## Goal
Where a line holds the word "Blender", copy that line.

==============================

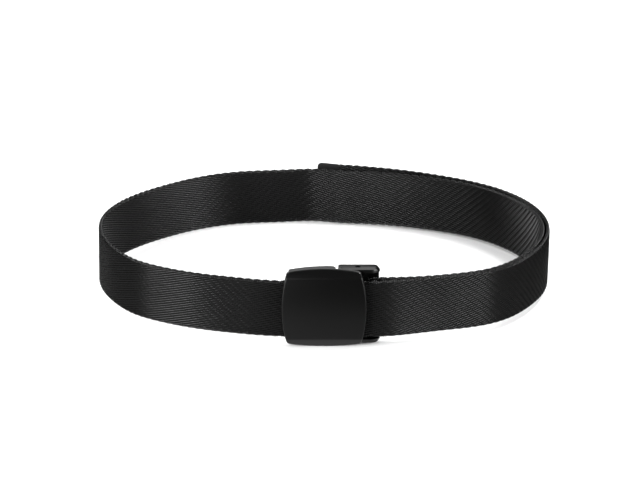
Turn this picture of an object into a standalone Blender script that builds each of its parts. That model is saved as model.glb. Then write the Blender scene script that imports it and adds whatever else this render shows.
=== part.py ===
"""Elastic belt: a length of stretch webbing closed into a loop by a plastic flip buckle.

The belt stands on the long edge of its webbing. Origin on the floor under the middle of the
loop, +X to the wearer's left along the buckle plate, -Y to the front of the buckle, +Z up.
"""
import bpy
import bmesh
import numpy as np
from math import radians
from mathutils import Matrix

# Webbing
WEBBING_WIDTH = 0.038
WEBBING_THICKNESS = 0.0028
WEBBING_EDGE_ROUND = 0.0008
LOOP_RADIUS = 0.1485            # half of the loop's widest measure
FRONT_REACH = 0.1311            # middle of the loop to the webbing inside the buckle
LAYER_GAP = 0.0005              # between the loop and the tail where they lie together
TAIL_SPRING = 0.0116            # how far the free end springs off the loop
TAIL_END_BEARING = 181.8        # degrees round from the buckle
EDGE_LEAN = 0.0024              # how far the upper edge leans out past the lower one
TIP_CORNER = 0.003
TIP_FLARE = 0.0010              # the melted tip is this much wider
TIP_LENGTH = 0.014
STATION_SPACING = 0.0075        # along the webbing
WIDTH_ROWS = 2

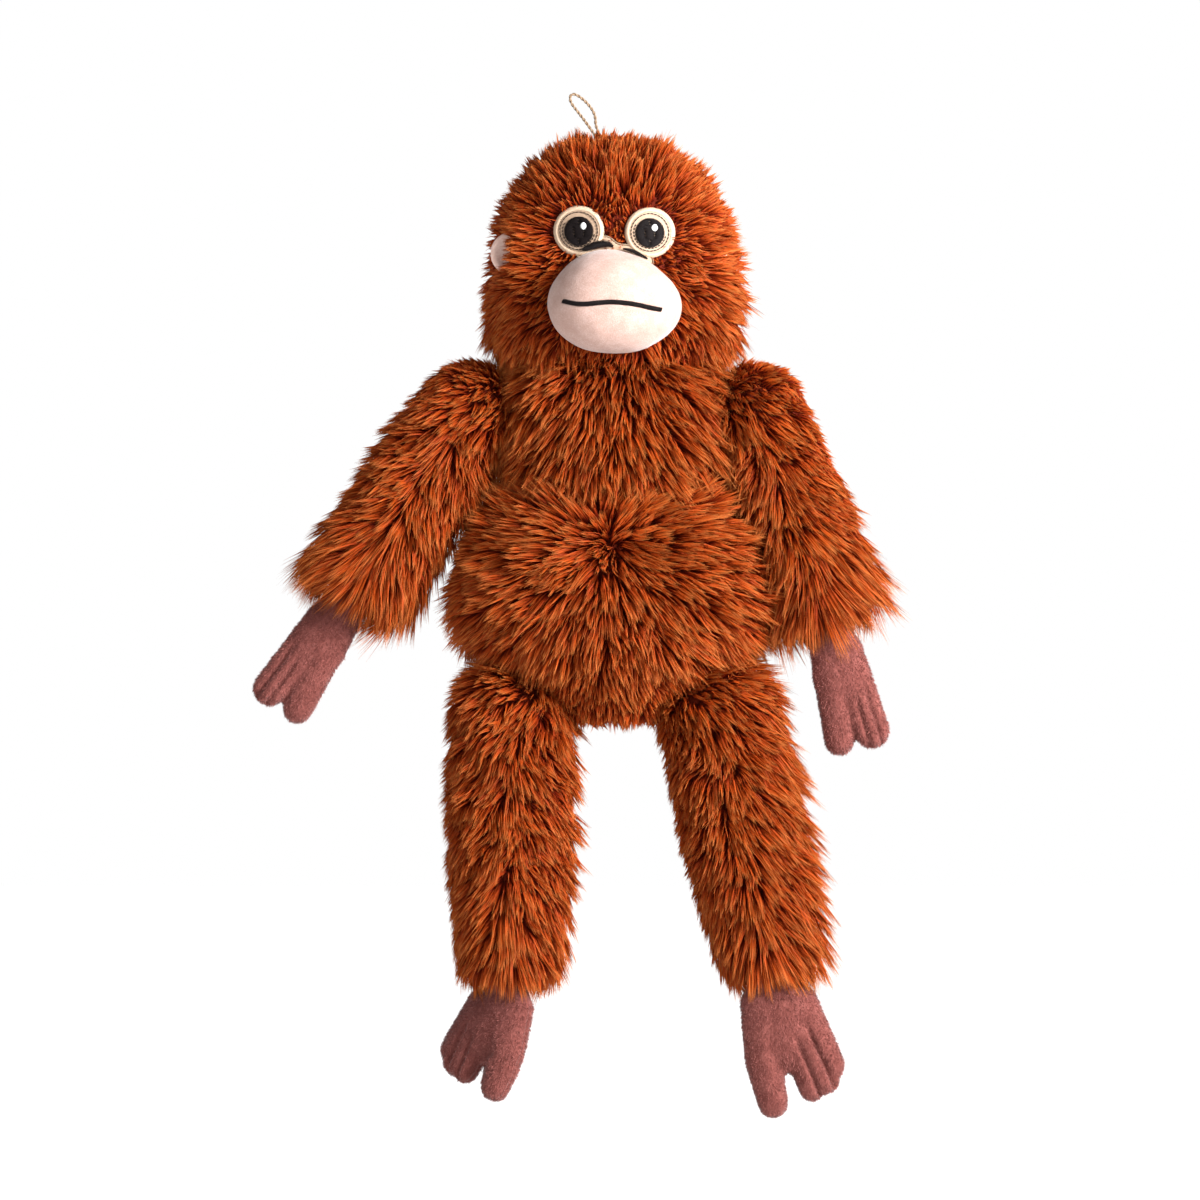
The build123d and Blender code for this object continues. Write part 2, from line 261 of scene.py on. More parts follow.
loop_line = nurbs_line("loop_line", [tuple(value * MM for value in point) for point in loop_route])
print("loop", round(line_length(loop_line) * 1000, 1), "mm,", len(loop_line), "points")


def frames_along(line):
    """A steady pair of side vectors at each point of a line, carried along without twisting."""
    tangents = [(line[min(k + 1, len(line) - 1)] - line[max(k - 1, 0)]).normalized()
                for k in range(len(line))]
    side = tangents[0].orthogonal().normalized()
    frames = []
    for tangent in tangents:
        side = (side - tangent * side.dot(tangent)).normalized()
        frames.append((side.copy(), tangent.cross(side)))
    return frames


def tube_rings(centres, frames, radius, sides):
    """Vertices and faces of a closed tube round a line of centres."""
    vertices = []
    for centre, (side, other) in zip(centres, frames):
        for step in range(sides):
            angle = 2 * math.pi * step / sides
            vertices.append(centre + (side * math.cos(angle) + other * math.sin(angle)) * radius)
    faces = []
    for ring in range(len(centres) - 1):
        for step in range(sides):
            after = (step + 1) % sides
            faces.append((ring * sides + step, ring * sides + after,
                          (ring + 1) * sides + after, (ring + 1) * sides + step))
    faces.append(tuple(reversed(range(sides))))
    faces.append(tuple(range((len(centres) - 1) * sides, len(centres) * sides)))
    return vertices, faces


def mesh_object(name, vertices, faces, material, smooth=True):
    mesh = bpy.data.meshes.new(name)
    mesh.from_pydata([tuple(vertex) for vertex in vertices], [], faces)
    mesh.validate()
    tidy = bmesh.new()
    tidy.from_mesh(mesh)
    bmesh.ops.recalc_face_normals(tidy, faces=tidy.faces)
    tidy.to_mesh(mesh)
    tidy.free()
    mesh.shade_smooth() if smooth else mesh.shade_flat()
    if material is not None:
        mesh.materials.append(material)
    piece = bpy.data.objects.new(name, mesh)
    bpy.context.scene.collection.objects.link(piece)
    return piece


def even_line(line, step):
    """The same line with points an even step apart."""
    total = line_length(line)
    count = max(int(total / step), 2)
    spaced = [line[0].copy()]
    walked = 0.0
    target = total / count
    for before, after in zip(line, line[1:]):
        span = (after - before).length
        while walked + span >= target * len(spaced) and len(spaced) < count:
            share = (target * len(spaced) - walked) / span
            spaced.append(before.lerp(after, share))
        walked += span
    spaced.append(line[-1].copy())
    return spaced


def twisted_twine(line, diameter, turn_length, plies):
    """Plies that wind round one line, with the line's own thickness in all."""
    spaced = even_line(line, diameter * 0.28)
    frames = frames_along(spaced)
    ply_radius = diameter * 0.27
    offset = diameter * 0.5 - ply_radius
    vertices, faces = [], []
    step = line_length(spaced) / (len(spaced) - 1)
    for ply in range(plies):
        centres = []
        for k, (centre, (side, other)) in enumerate(zip(spaced, frames)):
            angle = 2 * math.pi * (k * step / turn_length + ply / plies)
            centres.append(centre + (side * math.cos(angle) + other * math.sin(angle)) * offset)
        ring_vertices, ring_faces = tube_rings(centres, frames_along(centres), ply_radius, 7)
        base = len(vertices)
        vertices += ring_vertices
        faces += [tuple(index + base for index in face) for face in ring_faces]
    return vertices, faces


def twine_material():
    material, weave, shader = new_material("brown_twine", 0.78, sheen_weight=0.25)
    place = weave.node("ShaderNodeTexCoord", out=3)
    hairs = weave.noise(place, 2600.0, 4.0)
    patches = weave.noise(place, 260.0, 2.0)
    tone = weave.mix(hairs, colour(0.09, 0.045, 0.022), colour(0.34, 0.22, 0.13))
    tone = weave.mix(patches, tone, colour(0.23, 0.15, 0.085))
    dress(weave, shader, tone, hairs, 0.5, 0.2 * MM)
    return material


twine_vertices, twine_faces = twisted_twine(loop_line, TWINE, 5.2 * MM, 2)
twine = mesh_object("twine_loop", twine_vertices, twine_faces, twine_material())
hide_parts("hang_loop")
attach(twine, "head")
round(line_length(loop_line), 4)
print("twine", len(twine.data.polygons), "faces")

# %% [markdown]
# Under the pile every body is a stuffed cloth skin. Each skin is laid out as rings: flat ovals for
# head, chest and belly, circles round its own axis for a limb. The sizes come from the CAD covers, so
# the skins lie where the covers are.

# %% Sizes taken from the frame
def node_box(*names):
    """Lowest and highest corner of several nodes together."""
    boxes = [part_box(name) for name in names]
    low = Vector([min(box[0][axis] for box in boxes) for axis in range(3)])
    high = Vector([max(box[1][axis] for box in boxes) for axis in range(3)])
    return low, high


joint_place = {joint["name"]: Vector(joint["pos_m"]) for joint in frame["joints"] if "pos_m" in joint}
joint_axis = {joint["name"]: Vector(joint["axis"]) for joint in frame["joints"]}
head_low, head_high = node_box("head_front_cover", "head_back_cover")
chest_low, chest_high = node_box("chest_cover")
belly_low, belly_high = node_box("belly_cover")
muzzle_low, _ = node_box("muzzle_cover")
print("head", [round(value * 1000) for value in head_high - head_low], "mm")

# %% [markdown]
# An oval body is described by the share of its height from the top and the share of its full girth
# there. In between, a smooth curve through those points gives as many rings as the mesh needs.

# %% Oval bodies
head_outline = [(0.0, 0.16), (0.05, 0.46), (0.15, 0.70), (0.33, 0.91), (0.55, 1.0),
                (0.83, 0.98), (0.95, 0.90), (1.0, 0.78)]
chest_outline = [(0.0, 0.80), (0.15, 0.93), (0.45, 1.0), (0.80, 0.98), (1.0, 0.90)]
belly_outline = [(0.0, 0.66), (0.10, 0.82), (0.30, 0.97), (0.53, 1.0), (0.78, 0.76), (1.0, 0.26)]


def smooth_share(outline, share):
    """Girth at a share of the height, on a smooth curve through the outline's points."""
    shares = [point[0] for point in outline]
    girths = [point[1] for point in outline]
    k = min(max(int(np.searchsorted(shares, share)) - 1, 0), len(outline) - 2)
    width = shares[k + 1] - shares[k]
    t = (share - shares[k]) / width

    def slope(index):
        low, high = max(index - 1, 0), min(index + 1, len(outline) - 1)
        return (girths[high] - girths[low]) / (shares[high] - shares[low])

    return ((2 * t ** 3 - 3 * t ** 2 + 1) * girths[k] + (t ** 3 - 2 * t ** 2 + t) * width * slope(k)
            + (3 * t ** 2 - 2 * t ** 3) * girths[k + 1] + (t ** 3 - t ** 2) * width * slope(k + 1))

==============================

## Response for this exercise
Turn this picture of an object into a standalone Blender script that builds each of its parts. That model is saved as model.glb. Then write the Blender scene script that imports it and adds whatever else this render shows.
The build123d and Blender code for this object continues. Write part 2, from line 261 of scene.py on. More parts follow.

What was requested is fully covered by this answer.